Tiffany and I walked upstream to fish the Idiot Hole, named for the legions of anglers that have over the years tried to fool 12- to 18-inch rainbows while standing in full view on the bank. Today, we were the only ones.

She made long casts up and downstream to avoid the streamside brush, working her line through the guides before rolling the Prince Nymph to the edge of the fast water. Fishing a floating line, she watched the downstream drift, setting the hook as it hesitated in the current. Tiffany coaxed a second trout to the grab, but lost it too, leaving both angler and trout a little wiser for the experience.

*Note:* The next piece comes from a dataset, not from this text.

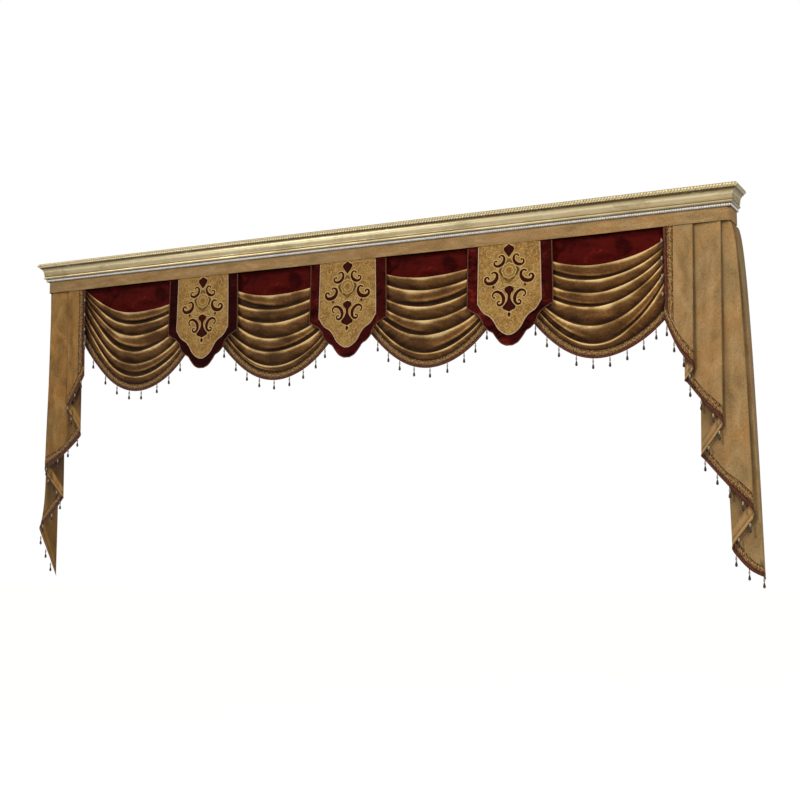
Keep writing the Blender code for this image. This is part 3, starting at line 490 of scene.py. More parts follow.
MATERIALS = {material.name: material for material in (
    chenille("chenille_band", (0.300, 0.190, 0.080), (0.330, 0.200, 0.080), (0.345, 0.190, 0.070),
             (0.500, 0.340, 0.165), 0.55, 6.0, (0.5, 1.8, 1.0)),
    # The tails are one chenille; the left tail's copy is darker and redder than the right's as painted shade.
    chenille("chenille_tail_left", (0.285, 0.160, 0.050), (0.315, 0.160, 0.043), (0.335, 0.150, 0.035),
             (0.445, 0.255, 0.080), 0.85),
    chenille("chenille_tail_right", (0.300, 0.195, 0.082), (0.325, 0.195, 0.077), (0.350, 0.185, 0.062),
             (0.450, 0.295, 0.135), 0.60),
    swag_chenille("chenille_swag"),
    crushed_velvet("velvet_backing", (0.026, 0.0018, 0.0015), (0.07, 0.0042, 0.003),
                   (0.155, 0.011, 0.0078), 8.0),
    crushed_velvet("velvet_shield", (0.01, 0.0008, 0.0006), (0.078, 0.005, 0.0034),
                   (0.21, 0.017, 0.011), 15.0),
    brocade("brocade_ground"),
    corded("braid_gold", (0.030, 0.007, 0.004), (0.105, 0.043, 0.013), (0.430, 0.270, 0.095), 170.0, 0.66),
    corded("edge_velvet", (0.010, 0.002, 0.0012), (0.048, 0.010, 0.005), (0.135, 0.036, 0.016), 120.0),
    corded("piping_bronze", (0.040, 0.010, 0.006), (0.085, 0.026, 0.014), (0.190, 0.082, 0.038)),
    corded("piping_pale", (0.28, 0.15, 0.08), (0.48, 0.32, 0.18), (0.66, 0.49, 0.32)),
    corded("hem_cord", (0.16, 0.075, 0.035), (0.30, 0.17, 0.085), (0.48, 0.32, 0.18)),
    stitched("stitch_dark", (0.008, 0.0010, 0.0006), (0.046, 0.0042, 0.0026)),
    stitched("stitch_gold", (0.42, 0.265, 0.085), (0.72, 0.50, 0.215)),
    stitched("stitch_orange", (0.21, 0.105, 0.018), (0.45, 0.265, 0.060)),
    stitched("stitch_olive", (0.075, 0.038, 0.010), (0.20, 0.115, 0.030)),
    stitched("stitch_pale", (0.36, 0.245, 0.100), (0.58, 0.43, 0.21)),
    stitched("stitch_red", (0.24, 0.065, 0.018), (0.44, 0.16, 0.045)),
    beaten("leaf_rope", (0.10, 0.062, 0.020), (0.40, 0.305, 0.140), (0.66, 0.55, 0.31), 0.30, 0.40),
    beaten("leaf_pearls", (0.30, 0.27, 0.23), (0.52, 0.49, 0.45), (0.80, 0.77, 0.74), 0.2, 0.36),
    leaf("leaf_moulding", LEAF_AND_LIGHT_BANDS, 0.45, 0.34),
    glassy("bead_dark", (0.012, 0.005, 0.004), (0.055, 0.018, 0.012), 0.38, 0.25),
    glassy("bead_pale", (0.24, 0.21, 0.15), (0.42, 0.37, 0.27), 0.45, 0.18),
    pine("pine_board"),
    plain_floor("pale_floor"),
)}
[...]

A half-mile down from the hatchery lies the Dolly Hole, known for holding big bull trout. Burley waded in, with the tannin-colored water swirling about his legs. He cast, threw an upstream mend and let it swing. Stepping down like a steelheader, he cast again and again, searching the water.

The bull trout ran for the fast water at the hookset, then used its body in the current before finally succumbing to the power of the rod. Burley held it for a heartbeat then rocked it gently until it kicked away.

We worked nymphs in the shallows and fished streamers in the riffles. We shared the water with no others save a blue heron and a little brown bird on the edge of a turquoise torrent, the water spilling over him as he dipped over and over in the fast water.

The river has a different feel in fall and winter. Often there is ice on the trail and the forest lies dormant. There are thousands of dead kokanee buried in banks of stream-borne debris. Heads and tails exposed, their silver and red and green bodies decaying, giving nutrients and life back to the river.

I wondered why it had taken me so long to walk this trail again. Maybe it is because there are easier places to get to, because there are fish more easily caught in less-complicated waters.

Weekday pressures slid away as the sun slipped out of sight on the western rim. These moments on the water are rare and fine in a fast-paced world. Deadlines and headlines are lost in the focus. Then fly and quarry come together, and all that matters is the pull of a good fish.